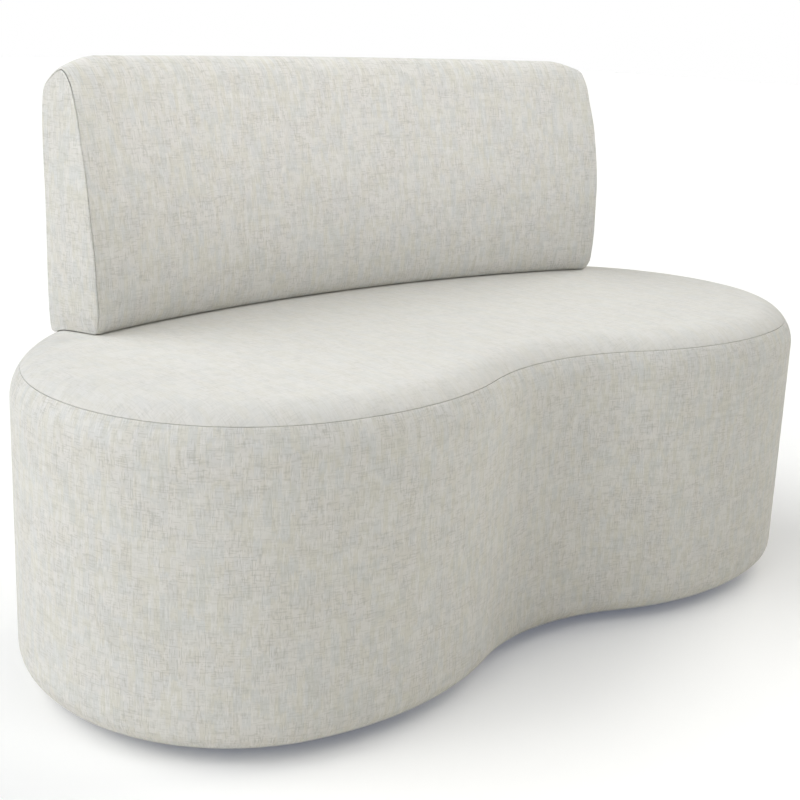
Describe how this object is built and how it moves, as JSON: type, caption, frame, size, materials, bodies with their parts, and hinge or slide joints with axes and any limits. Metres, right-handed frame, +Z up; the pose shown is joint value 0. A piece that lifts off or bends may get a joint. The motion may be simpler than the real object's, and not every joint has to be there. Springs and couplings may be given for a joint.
{
  "type": "curved sofa",
  "caption": "Compact curved sofa with a bean-shaped upholstered base, a concave bay in its front, a curved low back and hidden levelling glides.",
  "frame": {"origin": "middle of the bounding box on the floor, under the base", "axes": "+X to the right as seen from the front, +Y to the rear, +Z up; the seat faces -Y"},
  "size_m": [1.3086, 0.733, 0.7939],
  "materials": {
    "cover_fabric": "undyed slub weave with a soft grey, blue-grey and beige mottle",
    "foam": "open-cell upholstery foam",
    "wadding": "soft fibre wadding",
    "plywood": "raw birch plywood with layered edges",
    "hardwood": "raw planed beech",
    "webbing": "woven elastic webbing",
    "dust_cloth": "black non-woven cloth",
    "glide_plastic": "matt black hard plastic",
    "zinc_steel": "zinc-plated steel"
  },
  "bodies": {
    "sofa": {"back_bottom_rail": "plywood", "back_end_cover_left": "cover_fabric", "back_end_cover_right": "cover_fabric", "back_end_foam_left": "foam", "back_end_foam_right": "foam", "back_front_cover": "cover_fabric", "back_front_foam": "foam", "back_front_panel": "plywood", "back_rear_cover": "cover_fabric", "back_rear_foam": "foam", "back_rear_panel": "plywood", "back_rib_end_left": "plywood", "back_rib_end_right": "plywood", "back_rib_inner_left": "plywood", "back_rib_inner_right": "plywood", "back_screws": "zinc_steel", "back_top_rail": "plywood", "back_upright_left": "hardwood", "back_upright_middle": "hardwood", "back_upright_right": "hardwood", "base_plate": "plywood", "base_rib_left": "plywood", "base_rib_middle": "plywood", "base_rib_right": "plywood", "base_screws": "zinc_steel", "deck_front_board": "plywood", "deck_left_board": "plywood", "deck_middle_board": "plywood", "deck_rear_board": "plywood", "deck_right_board": "plywood", "deck_screws": "zinc_steel", "dust_cover": "dust_cloth", "glide_tee_nuts": "zinc_steel", "hem_staples": "zinc_steel", "seat_foam": "foam", "seat_top_cover": "cover_fabric", "seat_wadding": "wadding", "side_band_cover": "cover_fabric", "side_foam": "foam", "upright_bolts": "zinc_steel", "upright_nuts": "zinc_steel", "upright_washers": "zinc_steel", "wall_posts": "hardwood", "wall_skin_front": "plywood", "wall_skin_rear": "plywood", "webbing_crosswise": "webbing", "webbing_lengthwise": "webbing"},
    "pad_front_right": {"glide_pad_front_right": "glide_plastic"},
    "stem_front_right": {"glide_stem_front_right": "zinc_steel"},
    "pad_side_right": {"glide_pad_side_right": "glide_plastic"},
    "stem_side_right": {"glide_stem_side_right": "zinc_steel"},
    "pad_rear_right": {"glide_pad_rear_right": "glide_plastic"},
    "stem_rear_right": {"glide_stem_rear_right": "zinc_steel"},
    "pad_rear_left": {"glide_pad_rear_left": "glide_plastic"},
    "stem_rear_left": {"glide_stem_rear_left": "zinc_steel"},
    "pad_side_left": {"glide_pad_side_left": "glide_plastic"},
    "stem_side_left": {"glide_stem_side_left": "zinc_steel"},
    "pad_front_left": {"glide_pad_front_left": "glide_plastic"},
    "stem_front_left": {"glide_stem_front_left": "zinc_steel"}
  },
  "joints": [
    {"name": "level_front_right", "type": "slide", "parent": "sofa", "child": "pad_front_right", "axis": [0, 0, -1], "range_m": [0, 0.01]},
    {"name": "thread_front_right", "type": "hinge", "parent": "pad_front_right", "child": "stem_front_right", "pos_m": [0.3, -0.272, 0.006], "axis": [0, 0, -1], "range_deg": [0, 2880]},
    {"name": "level_side_right", "type": "slide", "parent": "sofa", "child": "pad_side_right", "axis": [0, 0, -1], "range_m": [0, 0.01]},
    {"name": "thread_side_right", "type": "hinge", "parent": "pad_side_right", "child": "stem_side_right", "pos_m": [0.545, -0.02, 0.006], "axis": [0, 0, -1], "range_deg": [0, 2880]},
    {"name": "level_rear_right", "type": "slide", "parent": "sofa", "child": "pad_rear_right", "axis": [0, 0, -1], "range_m": [0, 0.01]},
    {"name": "thread_rear_right", "type": "hinge", "parent": "pad_rear_right", "child": "stem_rear_right", "pos_m": [0.21, 0.24, 0.006], "axis": [0, 0, -1], "range_deg": [0, 2880]},
    {"name": "level_rear_left", "type": "slide", "parent": "sofa", "child": "pad_rear_left", "axis": [0, 0, -1], "range_m": [0, 0.01]},
    {"name": "thread_rear_left", "type": "hinge", "parent": "pad_rear_left", "child": "stem_rear_left", "pos_m": [-0.21, 0.24, 0.006], "axis": [0, 0, -1], "range_deg": [0, 2880]},
    {"name": "level_side_left", "type": "slide", "parent": "sofa", "child": "pad_side_left", "axis": [0, 0, -1], "range_m": [0, 0.01]},
    {"name": "thread_side_left", "type": "hinge", "parent": "pad_side_left", "child": "stem_side_left", "pos_m": [-0.545, -0.02, 0.006], "axis": [0, 0, -1], "range_deg": [0, 2880]},
    {"name": "level_front_left", "type": "slide", "parent": "sofa", "child": "pad_front_left", "axis": [0, 0, -1], "range_m": [0, 0.01]},
    {"name": "thread_front_left", "type": "hinge", "parent": "pad_front_left", "child": "stem_front_left", "pos_m": [-0.3, -0.272, 0.006], "axis": [0, 0, -1], "range_deg": [0, 2880]}
  ],
  "couplings": [
    {"joint": "thread_front_right", "follows": "level_front_right", "rad_per_m": 5026.5},
    {"joint": "thread_side_right", "follows": "level_side_right", "rad_per_m": 5026.5},
    {"joint": "thread_rear_right", "follows": "level_rear_right", "rad_per_m": 5026.5},
    {"joint": "thread_rear_left", "follows": "level_rear_left", "rad_per_m": 5026.5},
    {"joint": "thread_side_left", "follows": "level_side_left", "rad_per_m": 5026.5},
    {"joint": "thread_front_left", "follows": "level_front_left", "rad_per_m": 5026.5}
  ]
}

□ □ □ □ □ □ □

-- TASK INSTRUCTIONS --
Restate the whole listing exactly, leaving out nothing.

-- OUTPUT OF THE TASK --
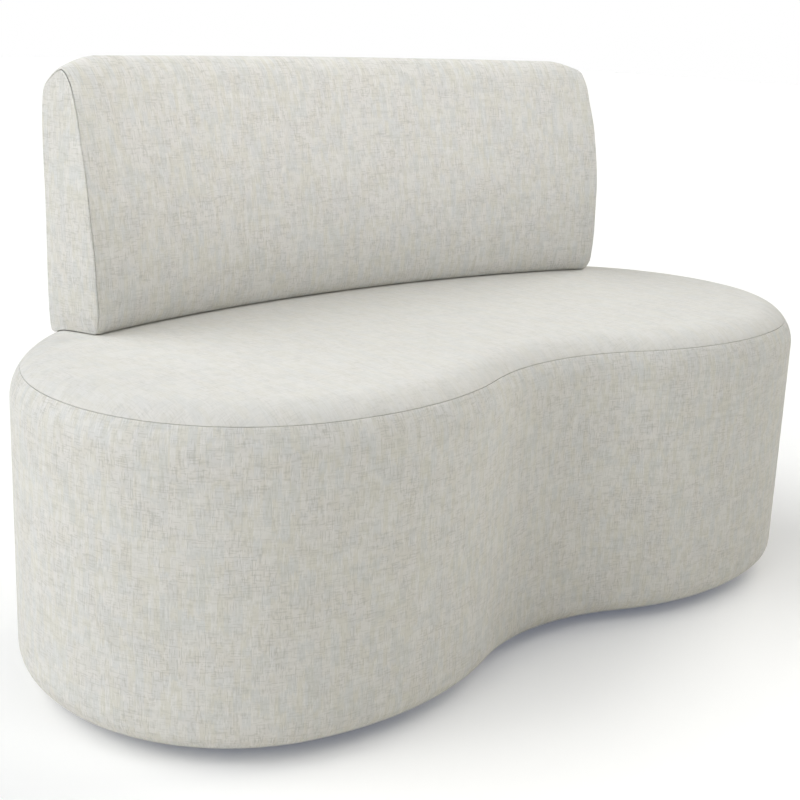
Describe how this object is built and how it moves, as JSON: type, caption, frame, size, materials, bodies with their parts, and hinge or slide joints with axes and any limits. Metres, right-handed frame, +Z up; the pose shown is joint value 0. A piece that lifts off or bends may get a joint. The motion may be simpler than the real object's, and not every joint has to be there. Springs and couplings may be given for a joint.
{
  "type": "curved sofa",
  "caption": "Compact curved sofa with a bean-shaped upholstered base, a concave bay in its front, a curved low back and hidden levelling glides.",
  "frame": {"origin": "middle of the bounding box on the floor, under the base", "axes": "+X to the right as seen from the front, +Y to the rear, +Z up; the seat faces -Y"},
  "size_m": [1.3086, 0.733, 0.7939],
  "materials": {
    "cover_fabric": "undyed slub weave with a soft grey, blue-grey and beige mottle",
    "foam": "open-cell upholstery foam",
    "wadding": "soft fibre wadding",
    "plywood": "raw birch plywood with layered edges",
    "hardwood": "raw planed beech",
    "webbing": "woven elastic webbing",
    "dust_cloth": "black non-woven cloth",
    "glide_plastic": "matt black hard plastic",
    "zinc_steel": "zinc-plated steel"
  },
  "bodies": {
    "sofa": {"back_bottom_rail": "plywood", "back_end_cover_left": "cover_fabric", "back_end_cover_right": "cover_fabric", "back_end_foam_left": "foam", "back_end_foam_right": "foam", "back_front_cover": "cover_fabric", "back_front_foam": "foam", "back_front_panel": "plywood", "back_rear_cover": "cover_fabric", "back_rear_foam": "foam", "back_rear_panel": "plywood", "back_rib_end_left": "plywood", "back_rib_end_right": "plywood", "back_rib_inner_left": "plywood", "back_rib_inner_right": "plywood", "back_screws": "zinc_steel", "back_top_rail": "plywood", "back_upright_left": "hardwood", "back_upright_middle": "hardwood", "back_upright_right": "hardwood", "base_plate": "plywood", "base_rib_left": "plywood", "base_rib_middle": "plywood", "base_rib_right": "plywood", "base_screws": "zinc_steel", "deck_front_board": "plywood", "deck_left_board": "plywood", "deck_middle_board": "plywood", "deck_rear_board": "plywood", "deck_right_board": "plywood", "deck_screws": "zinc_steel", "dust_cover": "dust_cloth", "glide_tee_nuts": "zinc_steel", "hem_staples": "zinc_steel", "seat_foam": "foam", "seat_top_cover": "cover_fabric", "seat_wadding": "wadding", "side_band_cover": "cover_fabric", "side_foam": "foam", "upright_bolts": "zinc_steel", "upright_nuts": "zinc_steel", "upright_washers": "zinc_steel", "wall_posts": "hardwood", "wall_skin_front": "plywood", "wall_skin_rear": "plywood", "webbing_crosswise": "webbing", "webbing_lengthwise": "webbing"},
    "pad_front_right": {"glide_pad_front_right": "glide_plastic"},
    "stem_front_right": {"glide_stem_front_right": "zinc_steel"},
    "pad_side_right": {"glide_pad_side_right": "glide_plastic"},
    "stem_side_right": {"glide_stem_side_right": "zinc_steel"},
    "pad_rear_right": {"glide_pad_rear_right": "glide_plastic"},
    "stem_rear_right": {"glide_stem_rear_right": "zinc_steel"},
    "pad_rear_left": {"glide_pad_rear_left": "glide_plastic"},
    "stem_rear_left": {"glide_stem_rear_left": "zinc_steel"},
    "pad_side_left": {"glide_pad_side_left": "glide_plastic"},
    "stem_side_left": {"glide_stem_side_left": "zinc_steel"},
    "pad_front_left": {"glide_pad_front_left": "glide_plastic"},
    "stem_front_left": {"glide_stem_front_left": "zinc_steel"}
  },
  "joints": [
    {"name": "level_front_right", "type": "slide", "parent": "sofa", "child": "pad_front_right", "axis": [0, 0, -1], "range_m": [0, 0.01]},
    {"name": "thread_front_right", "type": "hinge", "parent": "pad_front_right", "child": "stem_front_right", "pos_m": [0.3, -0.272, 0.006], "axis": [0, 0, -1], "range_deg": [0, 2880]},
    {"name": "level_side_right", "type": "slide", "parent": "sofa", "child": "pad_side_right", "axis": [0, 0, -1], "range_m": [0, 0.01]},
    {"name": "thread_side_right", "type": "hinge", "parent": "pad_side_right", "child": "stem_side_right", "pos_m": [0.545, -0.02, 0.006], "axis": [0, 0, -1], "range_deg": [0, 2880]},
    {"name": "level_rear_right", "type": "slide", "parent": "sofa", "child": "pad_rear_right", "axis": [0, 0, -1], "range_m": [0, 0.01]},
    {"name": "thread_rear_right", "type": "hinge", "parent": "pad_rear_right", "child": "stem_rear_right", "pos_m": [0.21, 0.24, 0.006], "axis": [0, 0, -1], "range_deg": [0, 2880]},
    {"name": "level_rear_left", "type": "slide", "parent": "sofa", "child": "pad_rear_left", "axis": [0, 0, -1], "range_m": [0, 0.01]},
    {"name": "thread_rear_left", "type": "hinge", "parent": "pad_rear_left", "child": "stem_rear_left", "pos_m": [-0.21, 0.24, 0.006], "axis": [0, 0, -1], "range_deg": [0, 2880]},
    {"name": "level_side_left", "type": "slide", "parent": "sofa", "child": "pad_side_left", "axis": [0, 0, -1], "range_m": [0, 0.01]},
    {"name": "thread_side_left", "type": "hinge", "parent": "pad_side_left", "child": "stem_side_left", "pos_m": [-0.545, -0.02, 0.006], "axis": [0, 0, -1], "range_deg": [0, 2880]},
    {"name": "level_front_left", "type": "slide", "parent": "sofa", "child": "pad_front_left", "axis": [0, 0, -1], "range_m": [0, 0.01]},
    {"name": "thread_front_left", "type": "hinge", "parent": "pad_front_left", "child": "stem_front_left", "pos_m": [-0.3, -0.272, 0.006], "axis": [0, 0, -1], "range_deg": [0, 2880]}
  ],
  "couplings": [
    {"joint": "thread_front_right", "follows": "level_front_right", "rad_per_m": 5026.5},
    {"joint": "thread_side_right", "follows": "level_side_right", "rad_per_m": 5026.5},
    {"joint": "thread_rear_right", "follows": "level_rear_right", "rad_per_m": 5026.5},
    {"joint": "thread_rear_left", "follows": "level_rear_left", "rad_per_m": 5026.5},
    {"joint": "thread_side_left", "follows": "level_side_left", "rad_per_m": 5026.5},
    {"joint": "thread_front_left", "follows": "level_front_left", "rad_per_m": 5026.5}
  ]
}